The American Jewish Committee questioned Trump’s effort to equate hate groups with those they target. “There were perpetrators – white supremacists and neo-Nazis – who came itching for a fight,” the AJC wrote on Twitter. “Why is it so hard to see?”
Jewish members of Congress also expressed outrage, and pain, over the idea that antisemitic forces had been given a boost from the Oval Office.
“Will [Trump] look into the eyes of a Holocaust survivor,” asked Rep. Ted Deutch, a Florida Democrat and Jewish member of Congress, “and tell her that even one Nazi swastika flag is okay?”
Several Jewish members of the Senate, including Bernie Sanders of Vermont, Chuck Schumer of New York and Richard Blumenthal of Connecticut, expressed revulsion over the president’s apparent endorsement of the white power event.

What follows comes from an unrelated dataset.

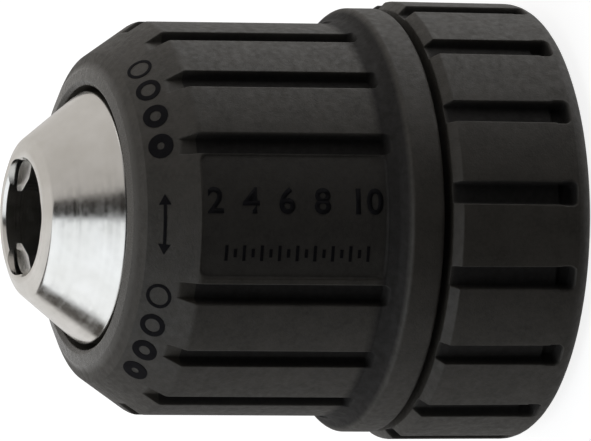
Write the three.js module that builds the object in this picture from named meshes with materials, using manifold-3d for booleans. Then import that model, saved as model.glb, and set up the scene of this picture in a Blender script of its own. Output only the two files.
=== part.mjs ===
// Keyless drill chuck, two sleeves, 10 mm capacity.
//
// Frame: millimetres, the chuck stands on its rear face at the origin and +Z runs along its
// axis to the nose. Angles are measured round Z from +X.
//
// How it works: the chuck body screws on a drill spindle. Three jaws slide in slanting bores
// of the body. A split nut, held together by a band and keyed to the front sleeve, turns
// round the body's waist and drives the toothed backs of the jaws. The nut leans on a ball
// thrust bearing on the body's shoulder. The rear sleeve sits fixed on the body's hub.

import * as THREE from 'three';
import { mergeVertices } from 'three/addons/utils/BufferGeometryUtils.js';
import Module from 'manifold-3d';

const wasm = await Module();
wasm.setup();

// ---- driving dimensions, mm ----

// clearances
const RUNNING_GAP = 0.3; // between pieces that turn or slide on each other
const SEAT_GAP = 0.05; // between coaxial pieces that are pressed or stacked together
const SLEEVE_GAP = 0.8; // visible gap between the two sleeves
const CUT_MARGIN = 1; // how far a cutting tool stands out of what it cuts

// jaws
const JAW_COUNT = 3;
const JAW_RADIUS = 2.6;
const JAW_SLANT = 16 * Math.PI / 180; // between a jaw and the chuck's axis
const JAW_AXIS_RADIUS = 3; // jaw axis to chuck axis, at the nose face
const JAW_LENGTH = 29.9; // along the jaw
const JAW_TIP_INSET = 1; // tip behind the nose face at rest
const JAW_GRIP_RADIUS = 3.6; // grip face to the chuck's axis at rest
const JAW_GRIP_WIDTH = 2.4; // flat of the grip face
const JAW_OPEN_TRAVEL = 5; // from rest to fully open, along the jaw
const TOOTH_PITCH = 1.5;
const TOOTH_DEPTH = 0.7;
const TOOTH_COUNT = 12;
const TOOTH_START = 1.2; // first notch from the jaw's rear end

// body
const NOSE_FACE_Z = 51.7; // whole length, rear face to nose face
const NOSE_CONE_LENGTH = 6.5;
const NOSE_EDGE_RADIUS = 7.65; // where the cone meets the nose's rounded edge
const NOSE_EDGE_ROUND = 1.1;
const TOOL_BORE_RADIUS = 5.5;
const TOOL_BORE_DEPTH = 31.7;
const SCREW_HOLE_RADIUS = 2.9;
const SPINDLE_BORE_RADIUS = 4.3; // minor radius of the 3/8-24 thread
const SPINDLE_BORE_DEPTH = 15;
const BARREL_WALL = 2; // body left outside the jaw bores at the barrel's rear end
const BARREL_LENGTH = 8.2; // plain cylinder behind the nose cone
const HUB_RADIUS = 13.5;
const SHOULDER_LENGTH = 6;
const SHOULDER_MARGIN = 0.85; // shoulder radius beyond the bearing races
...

“As a Jew, as an American, as a human, words cannot express my disgust and disappointment,” wrote Brian Schatz, another Jewish member serving as senator from Hawaii. “This is not my president.”
There were those who praised the president, however.
David Duke, a former imperial wizard of the Ku Klux Klan, thanked Trump for showing “honesty and courage” in condemning far-left groups that attended the Charlottesville rally in counterprotest against racist forces. And Richard Spencer, a white supremacist who coined the phrase “alt-right,” also offered his gratitude.
“I’m proud of him,” Spencer said, “for speaking the truth.”